My horrid experiences with it, and information from others, can be found here:
www.wrongplanet.net/postt144588.html
Experiences like these, mentioned in that thread, are the scariest of them all, in my view:
I think it should be illegal. Funny how things like cannabis are illegal, most over the world, but horrid, manufactured things like these are not just allowed but painted in a mostly positive light. The reason to this, of course, is that companies like the Swedish-British scum company AstraZeneca, who manufacture Seroquel, make big money on it, and yet more from their other "medications" that combat side-effects, along with bribed psychiatrists who lack morals and see their patients as tools in a structure to make money. In my world, they would all go to prison.
That's a negative effect? (Unless it was a nightmare.) You can learn so much from a lucid dream, in all probability, if only you explore it.

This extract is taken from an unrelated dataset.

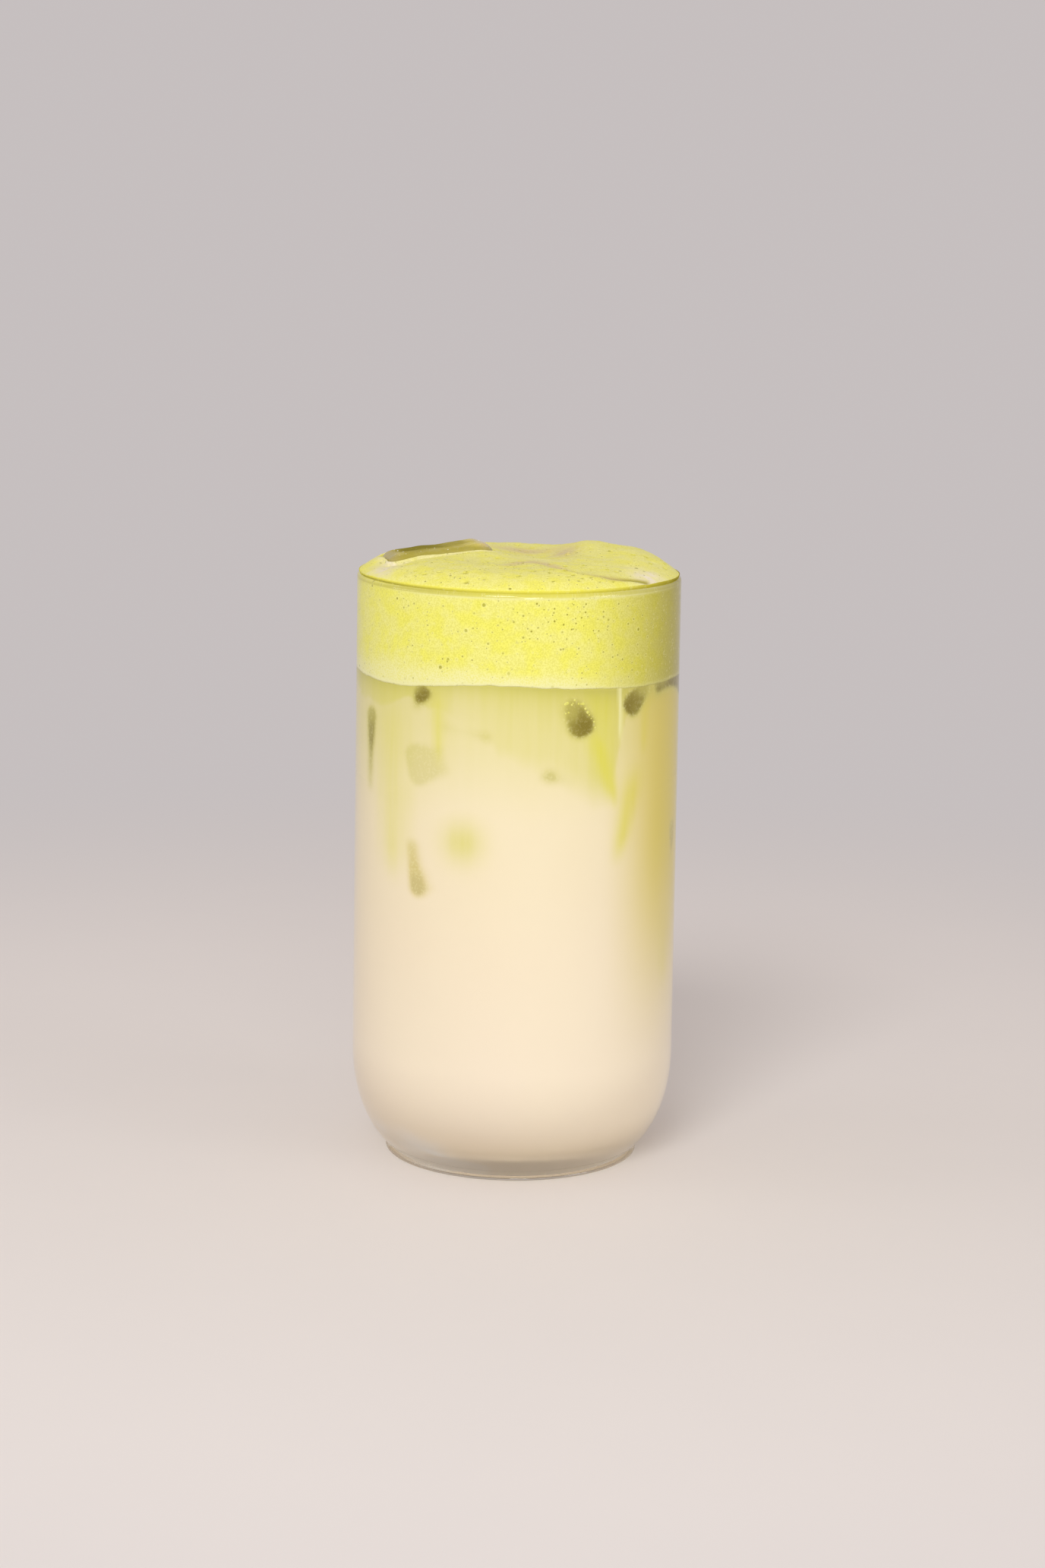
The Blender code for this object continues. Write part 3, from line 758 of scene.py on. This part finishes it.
# The tea. Its outside reaches just into the wall, and is painted with what shows through it.
teaSpec = dict(
    around=360, sideRings=228,
    byHeight=(   # share of the way up to the foam, and the colour there
        (0.0, (0.90, 0.77, 0.60)), (0.06, (0.93, 0.81, 0.65)), (0.2, (0.91, 0.785, 0.61)),
        (0.45, (0.915, 0.785, 0.575)), (0.75, (0.92, 0.80, 0.53)), (1.0, (0.90, 0.80, 0.48)),
    ),
    sunk=0.03 * mm, lineOver=0.15 * mm,   # how far it reaches into the wall, and up into the foam
    bowlRings=40,
    # bearings and widths in degrees, heights and depths in mm
    shadowFrom=0.2, shadowNear=1.6, shadowFar=6, farShare=0.45,
    threadAt=39.3, threadWidth=0.8, threadBend=0.6, bendAt=(110, 116), threadFoot=(103, 108),
    filmLeft=(30, 64), filmRight=(130, 100), filmUp=(20, 85),
    glareAt=-57, glareWidth=24, glareUp=7.6, glareTilt=0.03, glareDepth=2.8,
    ice=(0.20, 0.15, 0.002), iceThin=(0.64, 0.58, 0.13), iceLow=(0.70, 0.58, 0.16), speck=(0.80, 0.74, 0.34),
    clouding=1.0 * mm, cloudingPower=1.15, iceReach=6 * mm,   # how much tea hides the ice, and where to look for it
    cream=(0.95, 0.84, 0.62), veil=(0.71, 0.665, 0.105), drip=(0.77, 0.72, 0.07), film=(0.76, 0.62, 0.13),
    shadow=(0.54, 0.49, 0.10), thread=(0.94, 0.90, 0.46), glare=(0.93, 0.89, 0.86), glow=(0.07, 0.064, 0.058),
)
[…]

Watch Waking Life, a movie. Haven't tried Seroquel, but I wish lucid dreaming could really be this easy.
In other unrelated trivial chatter, 'Seroquel' reminds me of an angel from Evangelion (whose names always end in '-el', IIRC).
@Beauty_pact I can relate to what you mean. It is such a hopeless scenario - a depressed person, possibly suicidal, and these 'doctors' simply servicing these companies who hold monopolies on desperation (who I believe really know nothing that couldn't possibly be known by working out simple logic and reading a bit. Mental conditions are flaky and their positions are untenable). Sometimes I feel like a scientologist, since they are anti-psychiatry, but I'm confident that I can back up any argument I make against this nonsense.
PS. @Ai_Ling can't you use apostrophes? Your posts are hard to read without them.
Sorry, I have a learning disorder where my spelling/grammar is pretty bad. I am extremely reliant on spell check however in chatting, forums and other forms of informal written communication, I tend to neglect spelling and grammar corrections.